> REQUEST: Write out exactly the lines from the start of the entries through the one that contains "number or colour", including both.

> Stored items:

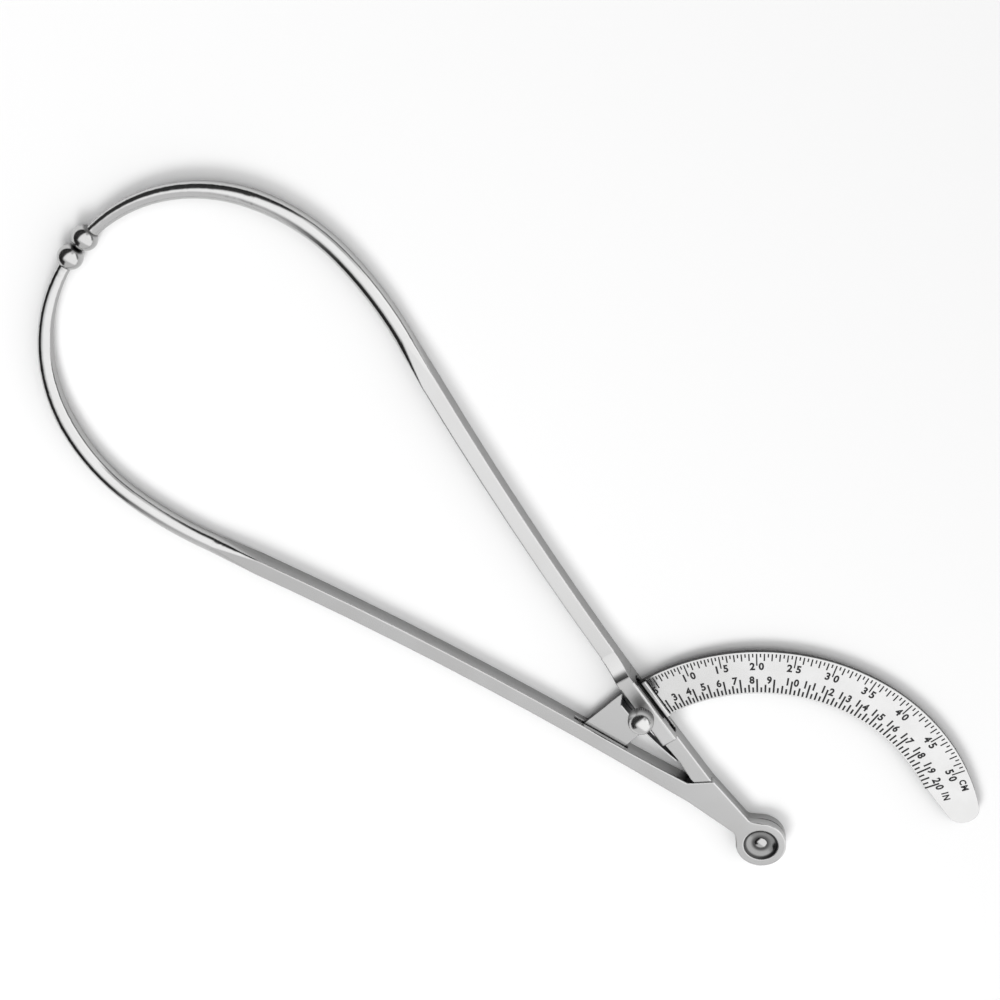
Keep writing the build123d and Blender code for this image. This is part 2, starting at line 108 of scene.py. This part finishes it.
ARM_EDGE = 0.55 * MM

# Colours that are not plain greys
BLUED_DARK = (0.028, 0.03, 0.036, 1)
BLUED_LIGHT = (0.06, 0.062, 0.068, 1)
INK_BLACK = (0.012, 0.012, 0.013, 1)
INK_WORN = (0.07, 0.07, 0.072, 1)

# The camera of the photograph: lens and sensor in millimetres, place in metres, and its three axes
LENS = 54
SENSOR = 36
NEAREST = 0.01
CAMERA_PLACE = (0.24220, -0.22115, 0.47249)
CAMERA_RIGHT = Vector((-0.73834, -0.66094, -0.13423))
CAMERA_DOWN = Vector((-0.65428, 0.65365, 0.38033))
CAMERA_AHEAD = Vector((-0.16364, 0.36864, -0.91506))

# Floor and lamp, in metres and watts
FLOOR_REACH = 40.0
FLOOR_MIDDLE = 0.15
LAMP_PLACE = Vector((-0.15, 0.55, 0.85))
LAMP_AIM = Vector((0.14, 0, 0))
LAMP_WIDTH = 0.55
LAMP_POWER = 5.6

# Brightness of the studio's parts
PANEL = 1.45
BEYOND_SEAM_LOSS = 0.53
FRONT_GAIN = 0.12
DARKNESS = 0.97
LOW_FRONT = 0.74
LOW_FRONT_GAIN = 0.95
GAP_DARKNESS = 0.93
ROUGH_LOSS = 0.25

# Borders of the studio's parts in the direction to them, where a lean is a side part over the height
LEAST_HEIGHT = 0.02
SEAM = (0.385, 0.43)
SEAM_JOG = (0.285, 0.31)
SEAM_JOG_WIDTH = 0.045
BACK_OF_FRONT = (-0.36, -0.2)
DARK_SIDE_LEAN = (0.78, 0.86)
DARK_SIDE_START = (-0.13, 0.03)
DARK_END_LEAN = (0.42, 0.74)
DARK_END_FRONT = (-0.97, -0.9)
LOW_FRONT_LEAN = (1.24, 1.3)
LOW_FRONT_END = (0.08, 0.3)
LOW_FRONT_BRIGHT = (0.1, 0.22)
GAP_TOP = (0.17, 0.27)
GAP_FRONT = (0.3, 0.55)


class Maths:
    """A number or colour of a node tree. Sums and products of it add their nodes."""

    def __init__(self, net, socket):
        self.net = net
        self.socket = socket

    def work(self, operation, first, second=0.0):
        """A Math node on two numbers, of which either may be a plain one."""
        return self.net.add("ShaderNodeMath", {"operation": operation}, {0: first, 1: second})[0]

    def __add__(self, other):
        return self.work("ADD", self, other)

    def __radd__(self, other):
        return self.work("ADD", other, self)

    def __sub__(self, other):
        return self.work("SUBTRACT", self, other)

    def __rsub__(self, other):
        return self.work("SUBTRACT", other, self)

    def __neg__(self):
        return self.work("SUBTRACT", 0.0, self)

    def __mul__(self, other):
        return self.work("MULTIPLY", self, other)

    def __rmul__(self, other):
        return self.work("MULTIPLY", other, self)

    def __truediv__(self, other):
        return self.work("DIVIDE", self, other)

    def __rtruediv__(self, other):
        return self.work("DIVIDE", other, self)

    def __pow__(self, other):
        return self.work("POWER", self, other)

    def __rpow__(self, other):
        return self.work("POWER", other, self)

    def __abs__(self):
        return self.work("ABSOLUTE", self)

    def __mod__(self, other):
        return self.work("FLOORED_MODULO", self, other)

    def __rmod__(self, other):
        return self.work("FLOORED_MODULO", other, self)

    def __gt__(self, other):
        return self.work("GREATER_THAN", self, other)

    def __lt__(self, other):
        return self.work("LESS_THAN", self, other)

    def most(self, other):
        """The larger of two numbers."""
        return self.work("MAXIMUM", self, other)

    def step(self, low, high):
        """0 below low and 1 above high, with a smooth rise between them."""
        sockets = {"Value": self, "From Min": low, "From Max": high}
        return self.net.add("ShaderNodeMapRange", {"interpolation_type": "SMOOTHSTEP"}, sockets)[0]


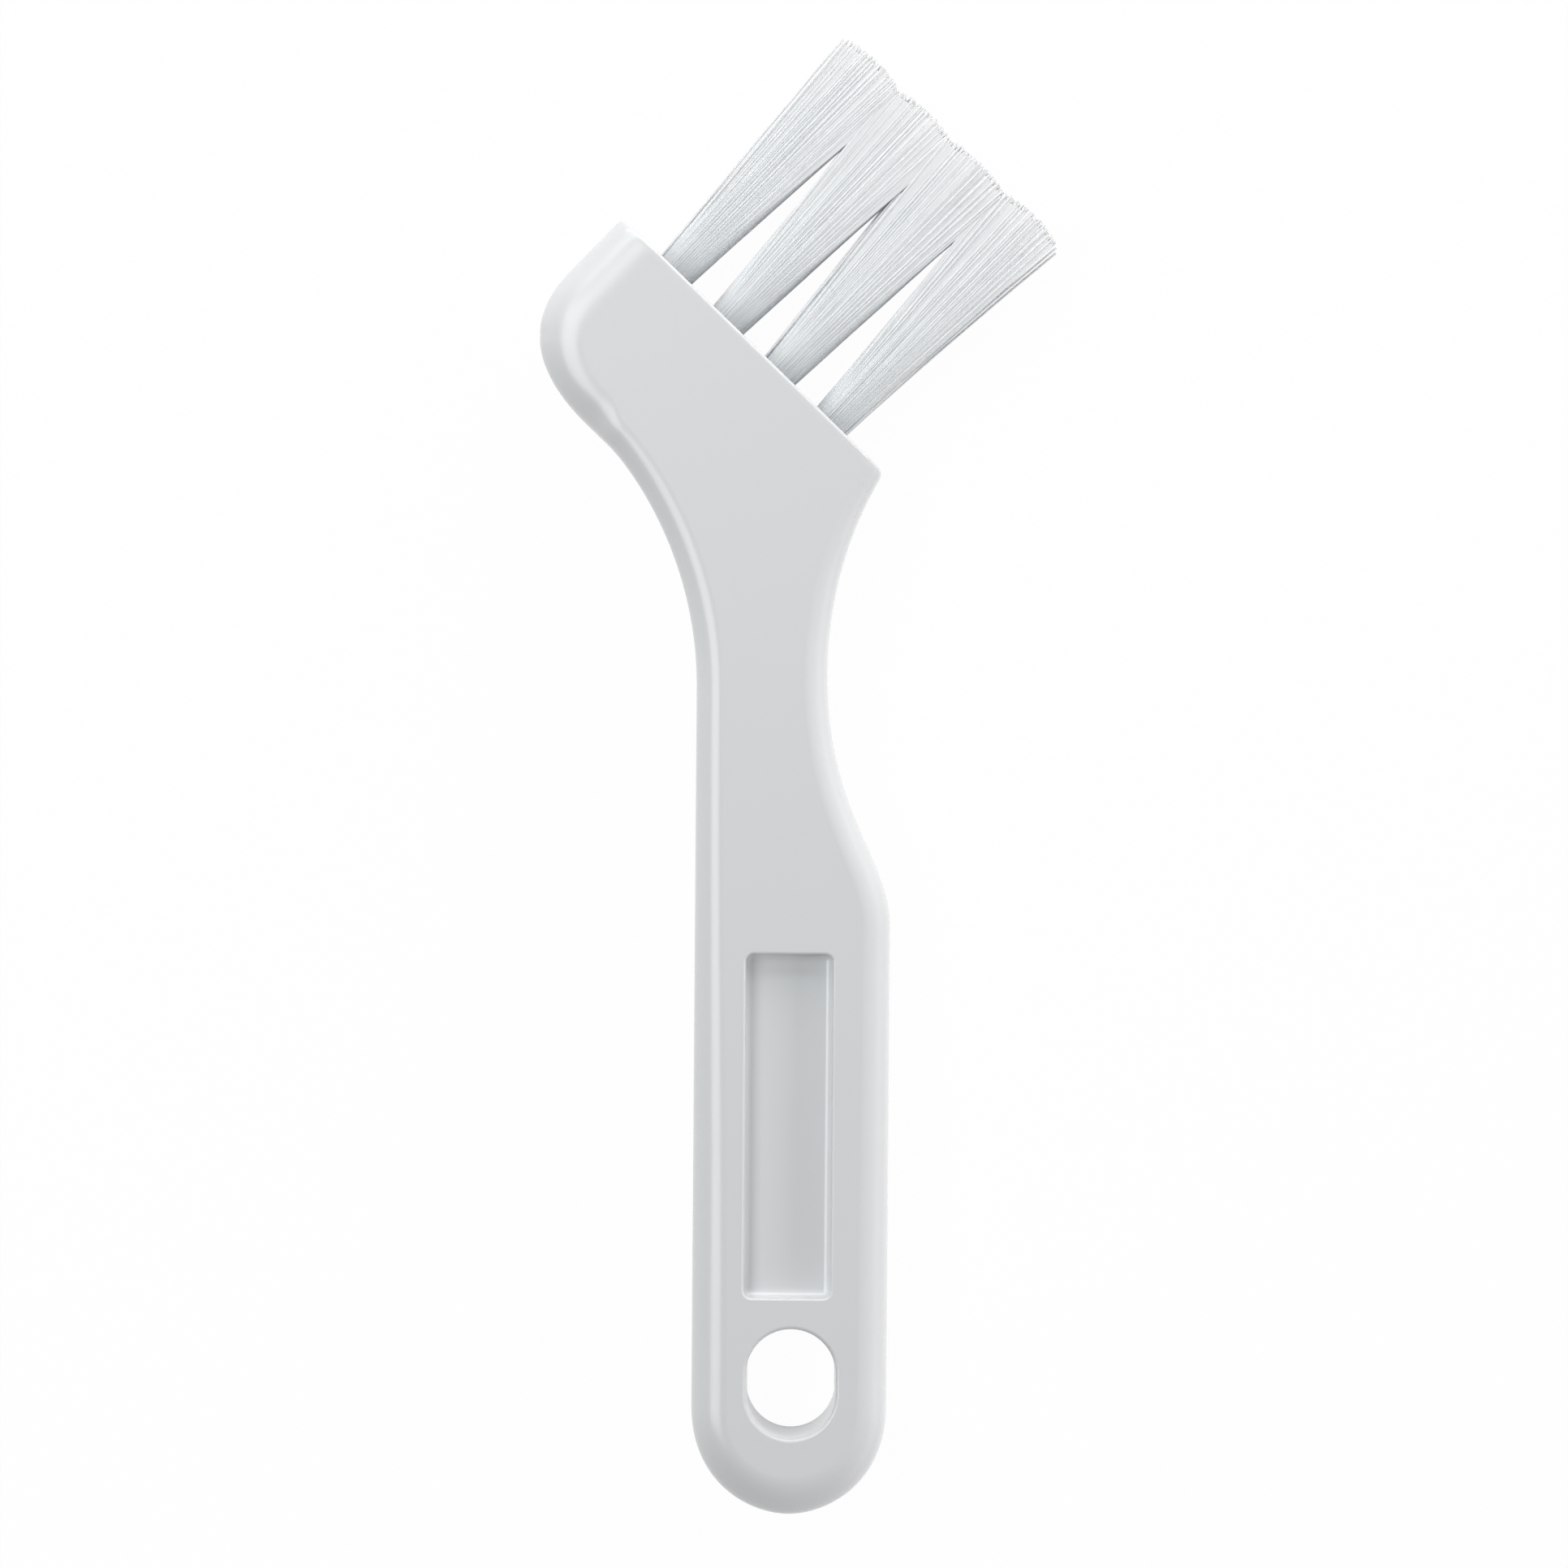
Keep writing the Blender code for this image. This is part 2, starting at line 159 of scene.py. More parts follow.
# Tufts: their place and length, and the shape of their cut tips
TUFT_PITCH = 4.05 * MM
TUFT_LENGTH = 16.05 * MM
BUNDLE_RADIUS = 1.1 * MM
BUNDLE_BOTTOM = -1.78 * MM
TIP_DEPTH = 1.3 * MM
TIP_SQUARENESS = 0.97
FRONT_OVERHANG = 0.25
TIP_DOME = 0.28 * MM
TIP_RAGGEDNESS = 0.16 * MM
TRIM_STEP = 0.02 * MM

# Strands and the core that they lie on
STRANDS_PER_TUFT = 1200
STRAND_RADIUS = 0.07 * MM
STRAND_ROUNDNESS = 1
STRAND_POINTS = 8
STRAND_WANDER = 0.03 * MM
STRAND_WAVE = 0.005 * MM
WAVE_TURN = 2.3
STRAND_SHARP_ANGLE = math.radians(60)
GOLDEN_ANGLE = math.pi * (3 - math.sqrt(5))
CORE_LENGTH = 15.85 * MM
CORE_SIDES = 48
CORE_RINGS = 10

# Strands that stand apart from their tuft: its number, the strand's place across it at the face,
# at half height and at the tip, and its height over the middle of the tuft at the face. At the tip
# they stand higher by the rise.
STRAY_RISE = 0.4 * MM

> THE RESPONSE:
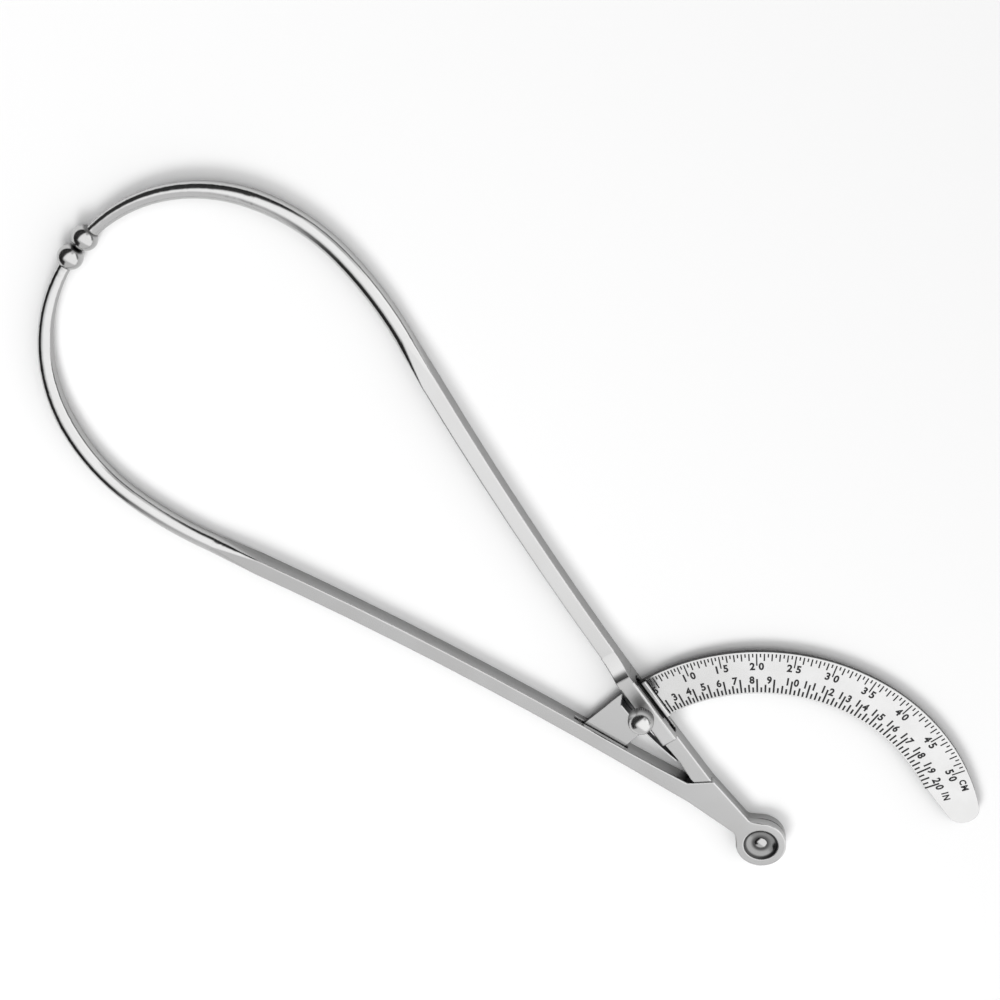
Keep writing the build123d and Blender code for this image. This is part 2, starting at line 108 of scene.py. This part finishes it.
ARM_EDGE = 0.55 * MM

# Colours that are not plain greys
BLUED_DARK = (0.028, 0.03, 0.036, 1)
BLUED_LIGHT = (0.06, 0.062, 0.068, 1)
INK_BLACK = (0.012, 0.012, 0.013, 1)
INK_WORN = (0.07, 0.07, 0.072, 1)

# The camera of the photograph: lens and sensor in millimetres, place in metres, and its three axes
LENS = 54
SENSOR = 36
NEAREST = 0.01
CAMERA_PLACE = (0.24220, -0.22115, 0.47249)
CAMERA_RIGHT = Vector((-0.73834, -0.66094, -0.13423))
CAMERA_DOWN = Vector((-0.65428, 0.65365, 0.38033))
CAMERA_AHEAD = Vector((-0.16364, 0.36864, -0.91506))

# Floor and lamp, in metres and watts
FLOOR_REACH = 40.0
FLOOR_MIDDLE = 0.15
LAMP_PLACE = Vector((-0.15, 0.55, 0.85))
LAMP_AIM = Vector((0.14, 0, 0))
LAMP_WIDTH = 0.55
LAMP_POWER = 5.6

# Brightness of the studio's parts
PANEL = 1.45
BEYOND_SEAM_LOSS = 0.53
FRONT_GAIN = 0.12
DARKNESS = 0.97
LOW_FRONT = 0.74
LOW_FRONT_GAIN = 0.95
GAP_DARKNESS = 0.93
ROUGH_LOSS = 0.25

# Borders of the studio's parts in the direction to them, where a lean is a side part over the height
LEAST_HEIGHT = 0.02
SEAM = (0.385, 0.43)
SEAM_JOG = (0.285, 0.31)
SEAM_JOG_WIDTH = 0.045
BACK_OF_FRONT = (-0.36, -0.2)
DARK_SIDE_LEAN = (0.78, 0.86)
DARK_SIDE_START = (-0.13, 0.03)
DARK_END_LEAN = (0.42, 0.74)
DARK_END_FRONT = (-0.97, -0.9)
LOW_FRONT_LEAN = (1.24, 1.3)
LOW_FRONT_END = (0.08, 0.3)
LOW_FRONT_BRIGHT = (0.1, 0.22)
GAP_TOP = (0.17, 0.27)
GAP_FRONT = (0.3, 0.55)


class Maths:
    """A number or colour of a node tree. Sums and products of it add their nodes."""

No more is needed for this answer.